Problem to work on –
Output an exact reproduction of the data.

Source data –
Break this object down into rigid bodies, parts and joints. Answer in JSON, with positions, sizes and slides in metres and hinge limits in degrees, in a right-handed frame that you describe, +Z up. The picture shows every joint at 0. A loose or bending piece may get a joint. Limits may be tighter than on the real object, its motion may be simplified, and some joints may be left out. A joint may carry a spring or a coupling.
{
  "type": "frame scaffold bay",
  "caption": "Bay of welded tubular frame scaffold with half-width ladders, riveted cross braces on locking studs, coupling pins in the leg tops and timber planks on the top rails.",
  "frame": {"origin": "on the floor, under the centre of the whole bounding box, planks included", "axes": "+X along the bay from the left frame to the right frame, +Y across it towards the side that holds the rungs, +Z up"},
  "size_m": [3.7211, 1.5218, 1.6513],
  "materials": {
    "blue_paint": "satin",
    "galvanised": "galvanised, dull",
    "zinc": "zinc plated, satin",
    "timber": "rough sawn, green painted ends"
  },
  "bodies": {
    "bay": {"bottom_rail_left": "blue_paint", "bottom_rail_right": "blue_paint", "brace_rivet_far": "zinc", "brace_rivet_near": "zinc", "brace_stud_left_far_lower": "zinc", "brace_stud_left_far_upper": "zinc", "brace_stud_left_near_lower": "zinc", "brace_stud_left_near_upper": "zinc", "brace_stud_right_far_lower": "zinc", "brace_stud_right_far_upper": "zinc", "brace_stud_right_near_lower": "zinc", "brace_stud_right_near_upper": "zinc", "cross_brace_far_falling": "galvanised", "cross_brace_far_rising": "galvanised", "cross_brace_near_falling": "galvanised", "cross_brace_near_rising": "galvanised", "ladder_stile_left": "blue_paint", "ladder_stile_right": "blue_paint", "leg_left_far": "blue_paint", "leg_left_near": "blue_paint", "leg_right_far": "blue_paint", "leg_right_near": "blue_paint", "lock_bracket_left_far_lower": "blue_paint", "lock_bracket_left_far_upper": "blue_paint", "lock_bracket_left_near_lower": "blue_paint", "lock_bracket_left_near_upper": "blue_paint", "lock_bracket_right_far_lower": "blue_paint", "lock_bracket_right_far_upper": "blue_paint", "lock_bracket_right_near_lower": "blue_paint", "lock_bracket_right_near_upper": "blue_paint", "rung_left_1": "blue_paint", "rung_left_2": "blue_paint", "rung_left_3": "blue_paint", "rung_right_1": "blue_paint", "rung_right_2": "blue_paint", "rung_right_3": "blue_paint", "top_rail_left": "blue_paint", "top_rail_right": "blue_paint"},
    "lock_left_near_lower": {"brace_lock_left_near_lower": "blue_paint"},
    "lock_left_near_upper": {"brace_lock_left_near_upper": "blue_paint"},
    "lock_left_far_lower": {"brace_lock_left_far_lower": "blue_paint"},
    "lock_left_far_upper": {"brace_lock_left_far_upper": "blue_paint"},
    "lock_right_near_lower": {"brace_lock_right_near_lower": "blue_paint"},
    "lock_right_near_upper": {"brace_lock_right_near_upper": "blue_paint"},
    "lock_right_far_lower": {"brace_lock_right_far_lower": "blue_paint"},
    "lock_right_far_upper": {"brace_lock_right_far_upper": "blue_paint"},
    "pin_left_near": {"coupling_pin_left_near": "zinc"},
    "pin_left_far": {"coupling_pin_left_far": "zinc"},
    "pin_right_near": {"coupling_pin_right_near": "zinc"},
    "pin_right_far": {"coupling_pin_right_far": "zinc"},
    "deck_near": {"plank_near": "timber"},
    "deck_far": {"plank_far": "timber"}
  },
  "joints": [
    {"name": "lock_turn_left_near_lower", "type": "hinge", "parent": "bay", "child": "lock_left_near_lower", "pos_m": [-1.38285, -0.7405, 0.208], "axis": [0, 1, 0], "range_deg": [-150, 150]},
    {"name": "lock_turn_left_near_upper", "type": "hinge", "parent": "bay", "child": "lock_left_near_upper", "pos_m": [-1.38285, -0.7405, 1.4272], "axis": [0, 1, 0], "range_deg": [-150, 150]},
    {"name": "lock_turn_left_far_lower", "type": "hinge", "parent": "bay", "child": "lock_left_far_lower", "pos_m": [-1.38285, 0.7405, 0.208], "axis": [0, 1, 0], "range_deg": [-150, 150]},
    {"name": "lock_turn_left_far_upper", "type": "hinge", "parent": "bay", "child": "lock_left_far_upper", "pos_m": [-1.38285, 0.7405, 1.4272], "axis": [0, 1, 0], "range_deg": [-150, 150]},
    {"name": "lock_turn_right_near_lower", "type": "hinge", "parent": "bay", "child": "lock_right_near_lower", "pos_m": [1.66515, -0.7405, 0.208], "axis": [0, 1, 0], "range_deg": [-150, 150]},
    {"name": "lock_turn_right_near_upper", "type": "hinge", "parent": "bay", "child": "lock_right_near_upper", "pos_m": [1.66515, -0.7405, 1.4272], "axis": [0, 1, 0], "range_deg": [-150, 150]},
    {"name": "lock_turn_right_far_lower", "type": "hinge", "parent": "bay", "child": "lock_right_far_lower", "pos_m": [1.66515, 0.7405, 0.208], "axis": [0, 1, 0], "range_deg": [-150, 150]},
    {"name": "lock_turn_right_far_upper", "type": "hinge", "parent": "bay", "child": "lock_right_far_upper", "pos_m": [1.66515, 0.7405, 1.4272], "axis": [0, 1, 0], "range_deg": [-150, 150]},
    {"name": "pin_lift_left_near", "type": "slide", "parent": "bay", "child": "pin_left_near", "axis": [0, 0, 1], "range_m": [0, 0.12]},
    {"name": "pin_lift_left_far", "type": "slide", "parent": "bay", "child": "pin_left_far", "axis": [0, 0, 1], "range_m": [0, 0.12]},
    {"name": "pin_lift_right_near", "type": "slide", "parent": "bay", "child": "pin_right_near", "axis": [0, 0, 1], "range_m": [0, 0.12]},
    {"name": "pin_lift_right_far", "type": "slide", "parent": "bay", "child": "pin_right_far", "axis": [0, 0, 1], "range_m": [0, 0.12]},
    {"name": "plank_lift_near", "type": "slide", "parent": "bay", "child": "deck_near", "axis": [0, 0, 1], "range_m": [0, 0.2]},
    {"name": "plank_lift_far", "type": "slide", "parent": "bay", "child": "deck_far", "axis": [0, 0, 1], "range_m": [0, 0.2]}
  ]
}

Task response –
Break this object down into rigid bodies, parts and joints. Answer in JSON, with positions, sizes and slides in metres and hinge limits in degrees, in a right-handed frame that you describe, +Z up. The picture shows every joint at 0. A loose or bending piece may get a joint. Limits may be tighter than on the real object, its motion may be simplified, and some joints may be left out. A joint may carry a spring or a coupling.
{
  "type": "frame scaffold bay",
  "caption": "Bay of welded tubular frame scaffold with half-width ladders, riveted cross braces on locking studs, coupling pins in the leg tops and timber planks on the top rails.",
  "frame": {"origin": "on the floor, under the centre of the whole bounding box, planks included", "axes": "+X along the bay from the left frame to the right frame, +Y across it towards the side that holds the rungs, +Z up"},
  "size_m": [3.7211, 1.5218, 1.6513],
  "materials": {
    "blue_paint": "satin",
    "galvanised": "galvanised, dull",
    "zinc": "zinc plated, satin",
    "timber": "rough sawn, green painted ends"
  },
  "bodies": {
    "bay": {"bottom_rail_left": "blue_paint", "bottom_rail_right": "blue_paint", "brace_rivet_far": "zinc", "brace_rivet_near": "zinc", "brace_stud_left_far_lower": "zinc", "brace_stud_left_far_upper": "zinc", "brace_stud_left_near_lower": "zinc", "brace_stud_left_near_upper": "zinc", "brace_stud_right_far_lower": "zinc", "brace_stud_right_far_upper": "zinc", "brace_stud_right_near_lower": "zinc", "brace_stud_right_near_upper": "zinc", "cross_brace_far_falling": "galvanised", "cross_brace_far_rising": "galvanised", "cross_brace_near_falling": "galvanised", "cross_brace_near_rising": "galvanised", "ladder_stile_left": "blue_paint", "ladder_stile_right": "blue_paint", "leg_left_far": "blue_paint", "leg_left_near": "blue_paint", "leg_right_far": "blue_paint", "leg_right_near": "blue_paint", "lock_bracket_left_far_lower": "blue_paint", "lock_bracket_left_far_upper": "blue_paint", "lock_bracket_left_near_lower": "blue_paint", "lock_bracket_left_near_upper": "blue_paint", "lock_bracket_right_far_lower": "blue_paint", "lock_bracket_right_far_upper": "blue_paint", "lock_bracket_right_near_lower": "blue_paint", "lock_bracket_right_near_upper": "blue_paint", "rung_left_1": "blue_paint", "rung_left_2": "blue_paint", "rung_left_3": "blue_paint", "rung_right_1": "blue_paint", "rung_right_2": "blue_paint", "rung_right_3": "blue_paint", "top_rail_left": "blue_paint", "top_rail_right": "blue_paint"},
    "lock_left_near_lower": {"brace_lock_left_near_lower": "blue_paint"},
    "lock_left_near_upper": {"brace_lock_left_near_upper": "blue_paint"},
    "lock_left_far_lower": {"brace_lock_left_far_lower": "blue_paint"},
    "lock_left_far_upper": {"brace_lock_left_far_upper": "blue_paint"},
    "lock_right_near_lower": {"brace_lock_right_near_lower": "blue_paint"},
    "lock_right_near_upper": {"brace_lock_right_near_upper": "blue_paint"},
    "lock_right_far_lower": {"brace_lock_right_far_lower": "blue_paint"},
    "lock_right_far_upper": {"brace_lock_right_far_upper": "blue_paint"},
    "pin_left_near": {"coupling_pin_left_near": "zinc"},
    "pin_left_far": {"coupling_pin_left_far": "zinc"},
    "pin_right_near": {"coupling_pin_right_near": "zinc"},
    "pin_right_far": {"coupling_pin_right_far": "zinc"},
    "deck_near": {"plank_near": "timber"},
    "deck_far": {"plank_far": "timber"}
  },
  "joints": [
    {"name": "lock_turn_left_near_lower", "type": "hinge", "parent": "bay", "child": "lock_left_near_lower", "pos_m": [-1.38285, -0.7405, 0.208], "axis": [0, 1, 0], "range_deg": [-150, 150]},
    {"name": "lock_turn_left_near_upper", "type": "hinge", "parent": "bay", "child": "lock_left_near_upper", "pos_m": [-1.38285, -0.7405, 1.4272], "axis": [0, 1, 0], "range_deg": [-150, 150]},
    {"name": "lock_turn_left_far_lower", "type": "hinge", "parent": "bay", "child": "lock_left_far_lower", "pos_m": [-1.38285, 0.7405, 0.208], "axis": [0, 1, 0], "range_deg": [-150, 150]},
    {"name": "lock_turn_left_far_upper", "type": "hinge", "parent": "bay", "child": "lock_left_far_upper", "pos_m": [-1.38285, 0.7405, 1.4272], "axis": [0, 1, 0], "range_deg": [-150, 150]},
    {"name": "lock_turn_right_near_lower", "type": "hinge", "parent": "bay", "child": "lock_right_near_lower", "pos_m": [1.66515, -0.7405, 0.208], "axis": [0, 1, 0], "range_deg": [-150, 150]},
    {"name": "lock_turn_right_near_upper", "type": "hinge", "parent": "bay", "child": "lock_right_near_upper", "pos_m": [1.66515, -0.7405, 1.4272], "axis": [0, 1, 0], "range_deg": [-150, 150]},
    {"name": "lock_turn_right_far_lower", "type": "hinge", "parent": "bay", "child": "lock_right_far_lower", "pos_m": [1.66515, 0.7405, 0.208], "axis": [0, 1, 0], "range_deg": [-150, 150]},
    {"name": "lock_turn_right_far_upper", "type": "hinge", "parent": "bay", "child": "lock_right_far_upper", "pos_m": [1.66515, 0.7405, 1.4272], "axis": [0, 1, 0], "range_deg": [-150, 150]},
    {"name": "pin_lift_left_near", "type": "slide", "parent": "bay", "child": "pin_left_near", "axis": [0, 0, 1], "range_m": [0, 0.12]},
    {"name": "pin_lift_left_far", "type": "slide", "parent": "bay", "child": "pin_left_far", "axis": [0, 0, 1], "range_m": [0, 0.12]},
    {"name": "pin_lift_right_near", "type": "slide", "parent": "bay", "child": "pin_right_near", "axis": [0, 0, 1], "range_m": [0, 0.12]},
    {"name": "pin_lift_right_far", "type": "slide", "parent": "bay", "child": "pin_right_far", "axis": [0, 0, 1], "range_m": [0, 0.12]},
    {"name": "plank_lift_near", "type": "slide", "parent": "bay", "child": "deck_near", "axis": [0, 0, 1], "range_m": [0, 0.2]},
    {"name": "plank_lift_far", "type": "slide", "parent": "bay", "child": "deck_far", "axis": [0, 0, 1], "range_m": [0, 0.2]}
  ]
}